Wenn es um den Einsatz von Hochrisikoanwendungen geht, bei denen etwa Gefahren für Leib oder Leben bestehen, sind potenzielle Opfer besonderen Risiken ausgesetzt. Damit alle Hochrisikoanwendungen behandelt werden, muss das Opfer einem Anbieter stets nachweisen, dass er Fehler bei der Konzeption der KI gemacht hat.

Das kann das Training einer KI sein, Mängel bei der Transparenz des Maschinenhandelns, die Möglichkeiten ihrer Beaufsichtigung, die Datensicherheit oder eine verspätete Fehlerkorrektur. Nutzern muss ein Fehler bei der nach der Gebrauchsanweisung vorgeschriebenen Überwachung oder ein Bedienfehler nachgewiesen werden.

Private Betreiber müssen sich Manipulationen gegenüber dem bestimmungsgemäßen Gebrauch entgegenhalten lassen.

Höheres Haftungsrisiko beim Einsatz von KI

Damit sind Anbieter und Nutzer von KI-Systemen höheren Haftungsrisiken als im regulären Haftungsrecht ausgesetzt. Das ist angemessen, denn schließlich erweitern sie ihren Geschäftskreis unter Einsatz intransparent agierender technischer "Erfüllungsgehilfen". Unsicherheiten bei Anbietern und Nutzern der Anwendungen sind vorprogrammiert.

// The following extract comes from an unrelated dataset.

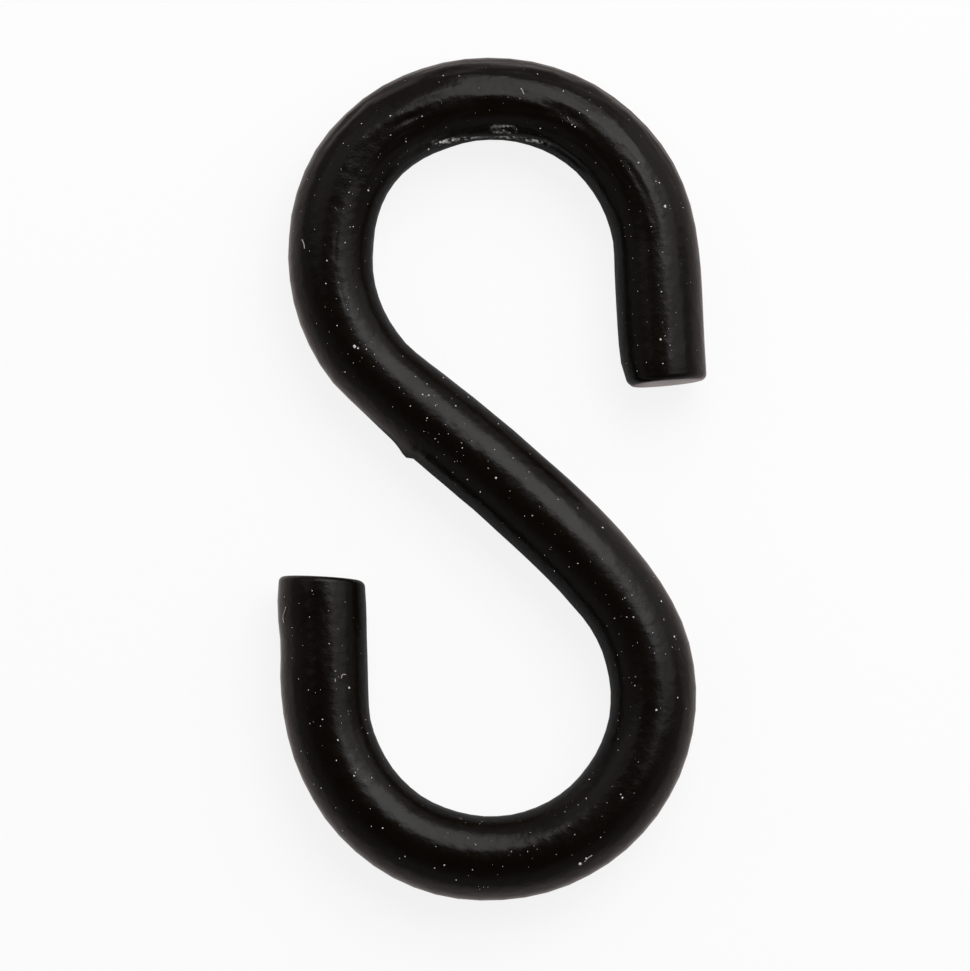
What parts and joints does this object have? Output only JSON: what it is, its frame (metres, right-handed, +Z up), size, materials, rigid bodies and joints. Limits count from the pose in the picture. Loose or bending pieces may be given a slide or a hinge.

Diesen dürfte zwar gefallen, dass sie nicht verschuldensunabhängig für ihre gefährliche Technik haften müssen. Über Schuldfragen und relevante Verursachungsbeiträge im "Bermudadreieck" zwischen Anbieter, Nutzer und Opfer wird man streiten. Viele Informationen über KI-Systeme sind konkret nur schwer von Geschäftsgeheimnissen abzugrenzen. All das lässt viel Raum für richterliche Rechtsanwendung.